The dominance of the “men in rock” narrative affects the way people describe women in rock as well; in discussions, the focus shifts away from the music and toward topics that get lumped under the “women’s magazine” section at newsstands. (You know the type — “What This Celebrity’s Losing Her Baby Weight Can Say About Your Ability to Land a Man,” and so on.) Transgender Dysphoria Blues, from the title on down, splits open that binary between men and women not just in musical politicking, but in the day-to-day. The title track explodes the intersection of internal and external gender expectations — “You’ve got no cunt in your strut/ You’ve got no hips to shake/ And you know it’s obvious/ But we can’t choose how we’re made,” Grace spits over speeding drums and shards of guitar. What we can choose is the way we perceive and describe others; On my first listen to the taut “Fuckymylife666,” I mentally characterized the crisp counterpoint provided by the bass as “strident” — a word typically used to describe women who are unapologetic about their opinions. I only caught my word choice later, and subsequently wondered if I would have picked it had the same furious playing been propelling a song sung by a man. (The bass line was actually played by Fat Mike, the longtime leader of NOFX — one of two tracks on the record where Grace didn’t handle low end duties.)
Transgender Dysphoria Blues is fueled by the same anger at the status quo that powered earlier records by Grace’s band — when interviewed by Cosmopolitan about her punk-rock past, she plainly stated, “I liked that punk was about fighting back, as opposed to just taking it.” But it never becomes consumed by its rage; even on the snarling “Drinking With The Jocks,” which takes hypermasculine culture’s most noxious manifestations to task, and the album-closing “Black Me Out,” a tart kiss-off to Grace’s past, there’s an urgency that goes beyond mere complaining, one accentuated by the top-heavy way the songs are mixed. (The label isn’t called Total Treble for nothing.) In the Rolling Stone interview, Grace spoke about how certain aspects of being in Against Me! made her feel increasingly pushed toward performing “this role of ‘angry white man in a punk band,’” and this album’s no-nonsense look at who Grace is now is an open rebuke to being shoved in that box.
What’s made Against Me! so vital is Grace’s existence as the type of punk who’s determined to create a better world for herself and kindred souls through music. The flip side of punk’s up-yours stance is the idea of a future where there are fewer misogynist pricks, and where humanity doesn’t view gender as a binary — and Grace’s songwriting chops, which have become knifepoint-refined over the past 15 years, are carving that future out.
The history of Against Me! has protected it from being lumped in with other “women in rock” outfits — for now, anyway.

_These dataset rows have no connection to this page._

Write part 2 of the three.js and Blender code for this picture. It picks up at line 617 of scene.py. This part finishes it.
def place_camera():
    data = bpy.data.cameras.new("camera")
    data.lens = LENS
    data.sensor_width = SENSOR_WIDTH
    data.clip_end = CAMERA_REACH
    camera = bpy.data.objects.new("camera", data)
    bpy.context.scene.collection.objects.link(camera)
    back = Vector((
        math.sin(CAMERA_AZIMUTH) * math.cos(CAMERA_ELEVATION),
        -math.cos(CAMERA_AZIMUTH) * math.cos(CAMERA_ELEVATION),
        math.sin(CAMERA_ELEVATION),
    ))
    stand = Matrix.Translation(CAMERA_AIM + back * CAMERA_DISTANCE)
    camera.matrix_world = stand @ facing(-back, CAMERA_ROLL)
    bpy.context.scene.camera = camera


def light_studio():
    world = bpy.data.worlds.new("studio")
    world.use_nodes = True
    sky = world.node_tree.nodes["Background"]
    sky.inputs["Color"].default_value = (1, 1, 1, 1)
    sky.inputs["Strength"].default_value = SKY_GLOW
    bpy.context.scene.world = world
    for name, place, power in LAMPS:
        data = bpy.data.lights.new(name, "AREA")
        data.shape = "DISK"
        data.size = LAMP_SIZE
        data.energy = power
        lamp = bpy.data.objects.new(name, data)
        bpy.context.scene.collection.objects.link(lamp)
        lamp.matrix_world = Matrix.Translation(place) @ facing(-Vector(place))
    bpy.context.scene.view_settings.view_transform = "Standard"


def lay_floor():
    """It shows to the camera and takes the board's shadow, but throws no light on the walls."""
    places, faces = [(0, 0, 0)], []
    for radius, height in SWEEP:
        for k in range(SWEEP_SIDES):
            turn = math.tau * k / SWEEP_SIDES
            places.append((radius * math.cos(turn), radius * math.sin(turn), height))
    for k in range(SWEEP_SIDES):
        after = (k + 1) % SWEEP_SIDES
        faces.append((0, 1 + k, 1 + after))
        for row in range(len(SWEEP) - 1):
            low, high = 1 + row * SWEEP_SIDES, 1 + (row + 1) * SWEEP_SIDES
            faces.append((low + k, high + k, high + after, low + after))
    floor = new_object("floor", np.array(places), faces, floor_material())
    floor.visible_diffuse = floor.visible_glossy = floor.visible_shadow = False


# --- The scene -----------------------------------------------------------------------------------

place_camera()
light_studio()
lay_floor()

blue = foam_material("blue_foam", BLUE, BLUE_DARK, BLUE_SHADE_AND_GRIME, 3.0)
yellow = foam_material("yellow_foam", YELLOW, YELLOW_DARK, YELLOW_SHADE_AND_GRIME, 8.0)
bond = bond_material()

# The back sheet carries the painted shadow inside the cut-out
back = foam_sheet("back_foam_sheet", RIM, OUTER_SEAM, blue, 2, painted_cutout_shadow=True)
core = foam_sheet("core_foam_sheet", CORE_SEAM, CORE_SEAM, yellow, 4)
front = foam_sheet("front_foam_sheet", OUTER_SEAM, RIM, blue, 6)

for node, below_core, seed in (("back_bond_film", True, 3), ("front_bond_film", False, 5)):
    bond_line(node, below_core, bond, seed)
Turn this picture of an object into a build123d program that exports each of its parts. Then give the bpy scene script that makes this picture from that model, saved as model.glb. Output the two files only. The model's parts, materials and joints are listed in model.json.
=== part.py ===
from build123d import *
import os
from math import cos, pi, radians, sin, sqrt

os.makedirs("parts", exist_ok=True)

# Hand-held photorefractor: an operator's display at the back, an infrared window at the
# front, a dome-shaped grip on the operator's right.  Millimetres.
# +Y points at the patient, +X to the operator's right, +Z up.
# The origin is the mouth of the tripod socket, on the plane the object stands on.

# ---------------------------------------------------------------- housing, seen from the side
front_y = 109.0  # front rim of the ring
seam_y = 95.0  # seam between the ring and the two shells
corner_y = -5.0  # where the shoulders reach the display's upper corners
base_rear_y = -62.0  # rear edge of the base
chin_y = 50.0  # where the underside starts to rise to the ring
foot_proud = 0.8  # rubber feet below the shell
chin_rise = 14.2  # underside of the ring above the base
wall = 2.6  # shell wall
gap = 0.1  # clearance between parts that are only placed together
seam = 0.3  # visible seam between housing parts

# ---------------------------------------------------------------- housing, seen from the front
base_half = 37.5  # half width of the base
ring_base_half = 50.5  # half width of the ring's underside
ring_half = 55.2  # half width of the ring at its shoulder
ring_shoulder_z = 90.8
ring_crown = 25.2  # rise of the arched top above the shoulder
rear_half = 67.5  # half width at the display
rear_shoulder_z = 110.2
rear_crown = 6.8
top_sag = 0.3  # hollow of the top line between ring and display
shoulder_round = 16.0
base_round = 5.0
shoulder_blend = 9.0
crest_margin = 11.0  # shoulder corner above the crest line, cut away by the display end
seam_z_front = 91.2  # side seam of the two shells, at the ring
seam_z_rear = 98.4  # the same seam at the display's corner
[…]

Perhaps one day they’ll be included in a punk-lady laundry list that also counted the likes of Babes in Toyland and Potty Mouth among its members; this would be a sign of progress in one way, even though lists of that ilk continue to signal that women will be an “other” in rock no matter how titanic the statements their art makes might be. Most importantly, though, Transgender Dysphoria Blues is a vital document of an artist at long last being able to freely sing, and snarl, about being true to herself — an album full of rock that’s both bare-bones and spine-tingling.